Por tanto os digo: Todo pecado y blasfemia será perdonado á los hombres: más la blasfemia contra el Espíritu no será perdonada a los hombres. Y cualquiera que hablare contra el Hijo del hombre, le será perdonado: más cualquiera que hablare contra el Espíritu Santo, no le será perdonado, ni en este siglo, ni en el venidero. Haced el árbol bueno, y su fruto bueno, ó haced el árbol corrompido, y su fruto dañado; porque por el fruto es conocido el árbol. (Mt 12, 31-33)
Dios tiende la mano para que nosotros, con humildad y haciendo propósito de enmienda, seamos perdonados. Dios quiere vernos esperanzados para que no nos cueste arrepentirnos y cambiar de vida. Pero ¿Qué sucede con quien peca contra el Espíritu Santo? ¿Qué pasa con quien no es capaz de arrepentirse y cree en la complicidad de Dios con su vida de pecado? Cristo no deja espacio para esperar que Dios sea indiferente a nuestra indiferencia. Dios respeta nuestra indiferencia y espera hasta el último segundo de vida. Después, simplemente acepta, con tristeza, nuestra voluntad de vivir de espaldas a Él. Nuestra conversión no puede esperar a mañana, porque no sabemos la hora en que Dios nos llamará.

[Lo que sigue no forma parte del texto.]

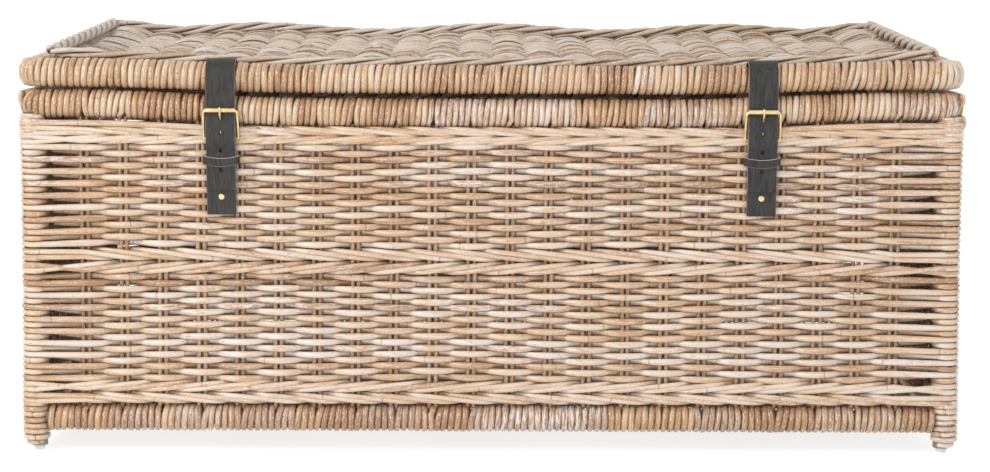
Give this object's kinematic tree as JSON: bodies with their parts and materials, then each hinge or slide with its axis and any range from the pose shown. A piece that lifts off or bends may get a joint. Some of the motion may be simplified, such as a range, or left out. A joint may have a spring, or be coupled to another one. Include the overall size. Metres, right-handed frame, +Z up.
{
  "type": "wicker storage trunk",
  "caption": "Long low wicker trunk on short corner posts, with a hinged woven lid, plaited lid border and buckled leather straps.",
  "frame": {"origin": "on the floor under the middle of the trunk", "axes": "+X to the right seen from the front, +Y to the back, where the lid is hinged, +Z up"},
  "size_m": [1, 0.5152, 0.4338],
  "materials": {
    "rattan_wrap": "natural rattan cane, satin with glossy skin",
    "rattan_weave": "natural grey rattan, white-washed in streaks, satin",
    "pole": "green-grey stained pole, matt",
    "leather": "black waxed leather, fine grain, paler cut edges",
    "brass": "polished brass wire",
    "glide_plastic": "cloudy white plastic"
  },
  "bodies": {
    "trunk": {"back_bottom_rail": "pole", "back_bottom_rail_wrap": "rattan_wrap", "back_left_post": "pole", "back_left_post_wrap": "rattan_wrap", "back_panel": "rattan_weave", "back_right_post": "pole", "back_right_post_wrap": "rattan_wrap", "base_cross_poles": "pole", "base_panel": "rattan_weave", "body_rim_back_wrap": "rattan_wrap", "body_rim_frame": "pole", "body_rim_front_wrap": "rattan_wrap", "body_rim_left_wrap": "rattan_wrap", "body_rim_right_wrap": "rattan_wrap", "foot_glides": "glide_plastic", "front_bottom_rail": "pole", "front_bottom_rail_wrap": "rattan_wrap", "front_left_post": "pole", "front_left_post_wrap": "rattan_wrap", "front_panel": "rattan_weave", "front_right_post": "pole", "front_right_post_wrap": "rattan_wrap", "hinge_straps_body": "leather", "hinge_studs_body": "brass", "left_base_strap": "leather", "left_base_strap_stud": "brass", "left_bottom_rail": "pole", "left_bottom_rail_wrap": "rattan_wrap", "left_panel": "rattan_weave", "right_base_strap": "leather", "right_base_strap_stud": "brass", "right_bottom_rail": "pole", "right_bottom_rail_wrap": "rattan_wrap", "right_panel": "rattan_weave"},
    "lid": {"hinge_straps_lid": "leather", "hinge_studs_lid": "brass", "left_lid_strap": "leather", "left_lid_strap_stud": "brass", "lid_bars": "pole", "lid_border": "rattan_weave", "lid_panel": "rattan_weave", "lid_rim_back_wrap": "rattan_wrap", "lid_rim_frame": "pole", "lid_rim_front_wrap": "rattan_wrap", "lid_rim_left_wrap": "rattan_wrap", "lid_rim_right_wrap": "rattan_wrap", "right_lid_strap": "leather", "right_lid_strap_stud": "brass"},
    "left_tongue": {"left_strap_tongue": "leather"},
    "left_buckle": {"left_buckle_frame": "brass"},
    "left_prong": {"left_buckle_prong": "brass"},
    "left_keeper": {"left_strap_keeper": "leather"},
    "right_tongue": {"right_strap_tongue": "leather"},
    "right_buckle": {"right_buckle_frame": "brass"},
    "right_prong": {"right_buckle_prong": "brass"},
    "right_keeper": {"right_strap_keeper": "leather"}
  },
  "joints": [
    {"name": "lid_hinge", "type": "hinge", "parent": "trunk", "child": "lid", "pos_m": [0, 0.25155, 0.39], "axis": [-1, 0, 0], "range_deg": [0, 105], "deforming": ["left_strap_tongue", "right_strap_tongue"]},
    {"name": "left_strap_swing", "type": "hinge", "parent": "lid", "child": "left_tongue", "pos_m": [-0.285, -0.2342, 0.40292], "axis": [1, 0, 0], "range_deg": [0, 105]},
    {"name": "left_buckle_swing", "type": "hinge", "parent": "trunk", "child": "left_buckle", "pos_m": [-0.285, -0.2479, 0.3385], "axis": [1, 0, 0], "range_deg": [0, 90]},
    {"name": "left_prong_swing", "type": "hinge", "parent": "left_buckle", "child": "left_prong", "pos_m": [-0.285, -0.2479, 0.3385], "axis": [1, 0, 0], "range_deg": [0, 20]},
    {"name": "left_keeper_slide", "type": "slide", "parent": "trunk", "child": "left_keeper", "axis": [0, 0, 1], "range_m": [-0.02, 0.003]},
    {"name": "right_strap_swing", "type": "hinge", "parent": "lid", "child": "right_tongue", "pos_m": [0.285, -0.2342, 0.40292], "axis": [1, 0, 0], "range_deg": [0, 105]},
    {"name": "right_buckle_swing", "type": "hinge", "parent": "trunk", "child": "right_buckle", "pos_m": [0.285, -0.2479, 0.3385], "axis": [1, 0, 0], "range_deg": [0, 90]},
    {"name": "right_prong_swing", "type": "hinge", "parent": "right_buckle", "child": "right_prong", "pos_m": [0.285, -0.2479, 0.3385], "axis": [1, 0, 0], "range_deg": [0, 20]},
    {"name": "right_keeper_slide", "type": "slide", "parent": "trunk", "child": "right_keeper", "axis": [0, 0, 1], "range_m": [-0.02, 0.003]}
  ],
  "couplings": [
    {"joint": "left_strap_swing", "follows": "lid_hinge", "ratio": 1},
    {"joint": "right_strap_swing", "follows": "lid_hinge", "ratio": 1}
  ]
}
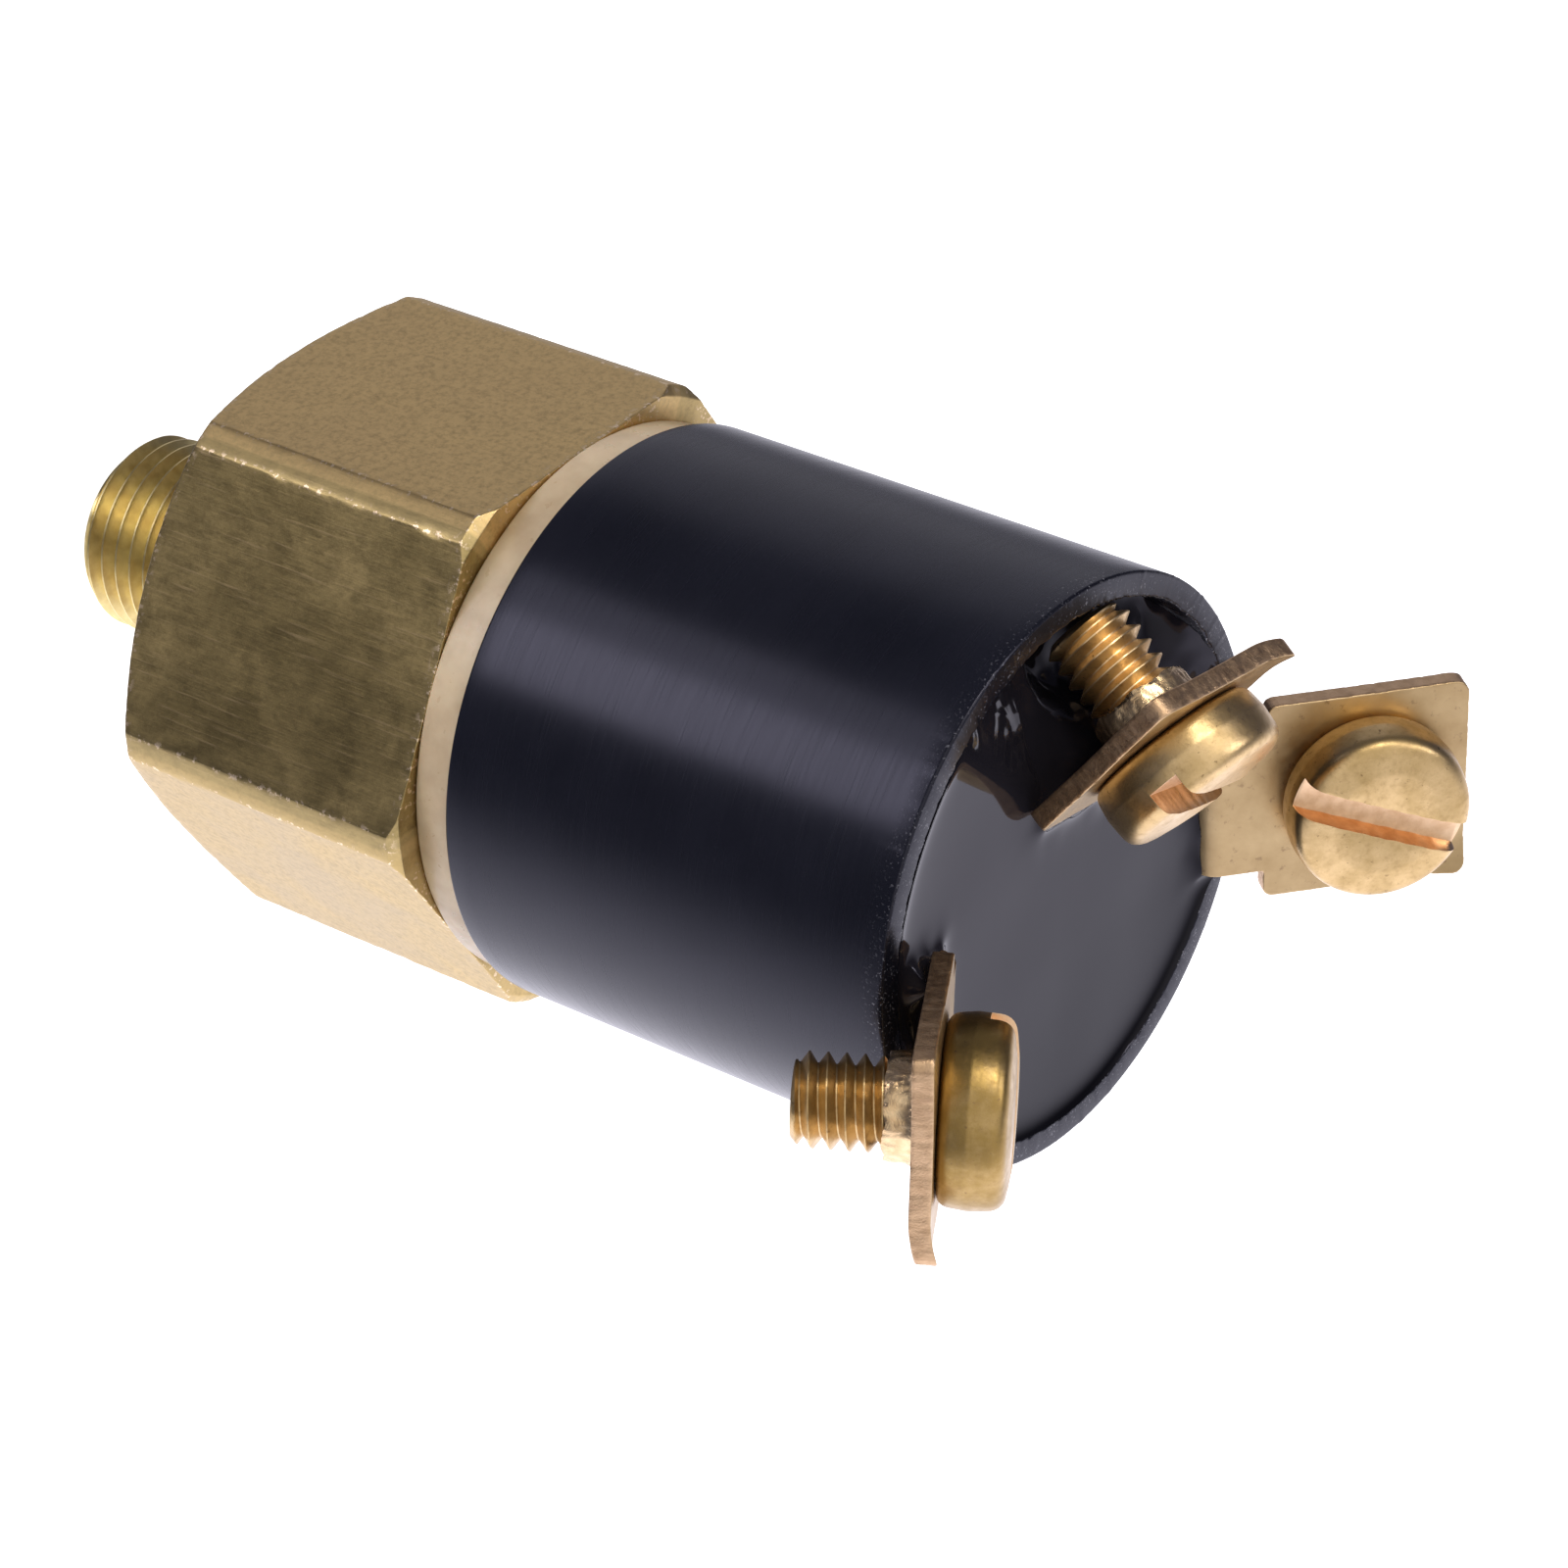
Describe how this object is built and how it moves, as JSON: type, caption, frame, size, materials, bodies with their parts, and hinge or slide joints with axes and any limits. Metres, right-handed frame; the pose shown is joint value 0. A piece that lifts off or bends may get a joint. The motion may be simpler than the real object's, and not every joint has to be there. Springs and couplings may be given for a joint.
{
  "type": "pressure switch",
  "caption": "Small potted pressure switch: brass hex fitting with a pipe-thread stub, black round sleeve and angled brass screw terminals.",
  "frame": {"origin": "centre of the hex front face, where the threaded stub leaves it", "axes": "+Z along the switch axis from the stub to the terminals; +X towards the normally closed terminal; -Y towards the normally open terminal"},
  "size_m": [0.042, 0.0284, 0.0664],
  "materials": {
    "brass_body": "tarnished turned brass, satin",
    "brass_terminal": "blanked brass strip, satin, sheared edges",
    "brass_screw": "turned and slotted brass, semi-bright",
    "brass_plug": "turned brass",
    "black_sleeve": "satin black with fine circular scratches",
    "potting_resin": "glossy black cast resin with a meniscus",
    "cream_insulator": "cream moulded nylon",
    "pin_insulator": "moulded insulating rod",
    "seal_rubber": "nitrile rubber",
    "steel": "stainless steel",
    "spring_steel": "drawn spring wire",
    "bronze_blade": "phosphor bronze strip",
    "silver_contact": "silver contact rivet",
    "fibre": "red-brown fibre sheet"
  },
  "bodies": {
    "switch_body": {"base_fitting": "brass_body", "diaphragm_seal": "seal_rubber", "diaphragm": "steel", "clamp_ring": "steel", "range_spring": "spring_steel", "adjusting_screw": "brass_plug", "insulator_body": "cream_insulator", "housing_sleeve": "black_sleeve", "common_terminal": "brass_terminal", "no_terminal": "brass_terminal", "nc_terminal": "brass_terminal", "blade_pivot": "steel", "no_contact": "silver_contact", "nc_contact": "silver_contact", "cavity_cover": "fibre", "potting_compound": "potting_resin"},
    "plunger": {"piston": "steel", "actuating_pin": "pin_insulator"},
    "contact_arm": {"common_blade": "bronze_blade", "moving_contact": "silver_contact"},
    "common_screw_body": {"common_screw": "brass_screw"},
    "no_screw_body": {"no_screw": "brass_screw"},
    "nc_screw_body": {"nc_screw": "brass_screw"}
  },
  "joints": [
    {"name": "plunger_travel", "type": "slide", "parent": "switch_body", "child": "plunger", "axis": [0, 0, 1], "range_m": [0, 0.0006], "stiffness_N_per_m": 2000, "springref_m": -0.004, "deforming": ["range_spring"]},
    {"name": "contact_arm_swing", "type": "hinge", "parent": "switch_body", "child": "contact_arm", "pos_m": [-0.008, 0, 0.025], "axis": [0, -1, 0], "range_deg": [0, 4.35]},
    {"name": "common_screw_travel", "type": "slide", "parent": "switch_body", "child": "common_screw_body", "axis": [0.6422, 0.028, 0.766], "range_m": [0, 0.003]},
    {"name": "no_screw_travel", "type": "slide", "parent": "switch_body", "child": "no_screw_body", "axis": [0.0433, 0.6196, 0.7837], "range_m": [0, 0.003]},
    {"name": "nc_screw_travel", "type": "slide", "parent": "switch_body", "child": "nc_screw_body", "axis": [-0.5223, 0.0137, 0.8526], "range_m": [0, 0.003]}
  ],
  "couplings": [
    {"joint": "contact_arm_swing", "follows": "plunger_travel", "rad_per_m": 125}
  ]
}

¿Y qué, si tu fin llega antes de mañana? Con razón te alegras de que Dios te ha prometido el perdón de tus iniquidades una vez convertido; pero nadie te ha prometido el día de mañana. O si tal vez te lo prometió el astrólogo, es cosa muy distinta a Dios. Muchos astrólogos se engañaron, pues muchas veces se prometieron ganancias y hallaron pérdidas. Así, pues, también a causa de estos que esperan perversamente, sale el padre de familia. Del mismo modo que salió hasta aquellos que sin razón habían perdido la esperanza y desesperándose habían perecido y los recuperó a la esperanza; así sale también hacia estos que con su perversa esperanza quieren perecer, y les dice a través de otro libro: No tardes en convertirte al Señor.
A aquéllos les había dicho: En cualquier día que un hombre se convierta de su camino pésimo, olvidaré todas sus iniquidades, y les quitó la desesperación por la que habían entregado su alma a la perdición, al no esperar absolutamente ningún perdón. Del mismo modo se acerca a estos que quieren perecer a base de esperanza y dilación; y les habla y les increpa: No tardes en convertirte al Señor ni lo difieras de un día para otro. (San Agustín. Sermón LXXXVII, 11)
Es imprescindible ser consciente de la necesidad de arrepentimiento para que la Gracia de Dios nos trasforme. Esto lo podemos ver en diversos ejemplos en las Sagradas Escrituras. Por ejemplo cuando Dios da una segunda oportunidad al Pueblo de Israel y les hace vagar 40 años en el desierto. Dios esperaba el arrepentimiento antes de conducirles hasta la Tierra Prometida. Por desgracia somos duros de corazón y es necesario que padezcamos de forma que nos demos cuenta de que nuestros errores tienen consecuencias. Entonces ¿Dónde se siente el amor de Dios? En el tiempo que dio a su Pueblo para arrepentirse. ¿Y la misericordia de Dios? ¿Cuándo la sintieron los israelitas? Tras cuarenta años de vagar por el desierto, arrepentido, cuando solicita perdón a Dios.
Siempre hay quienes ofrecen bienes sin tener que pasar por el arrepentimiento. Estos son los “astrólogos” de los que habla San Agustín. Nos dicen lo que queremos escuchar y nos llenar el corazón de falsas esperanzas, esperanzas sin sentido. Hay que tener cuidado, porque ofrecen perdón sin arrepentimiento, salvación sin conversión, bienes sin esfuerzo. Son los creadores de Becerros de Oro. Son los creadores de dioses a la medida del ser humano. Dioses que no esperan al Hijo Pródigo con paciencia, sino que, aparentemente, nos dan todo sin esperar un verdadero dolor de corazón.
Dios nos ama y por eso sabe esperar con paciencia que nos acerquemos a Él. Desea que actuemos como el Publicano (Lucas 18:914) que se queda detrás y reconoce sus pecados. Aunque Dios ama también al Fariseo que se gloriaba se ser tan perfecto y de la complicidad de Dios, no cabe duda. Por eso siempre esperará a que hinque su rodilla en el suelo y busque el perdón, lleno de dolor, por su soberbia. Lo esperará hasta la última décima de segundo de su vida, porque Dios sabe esperar.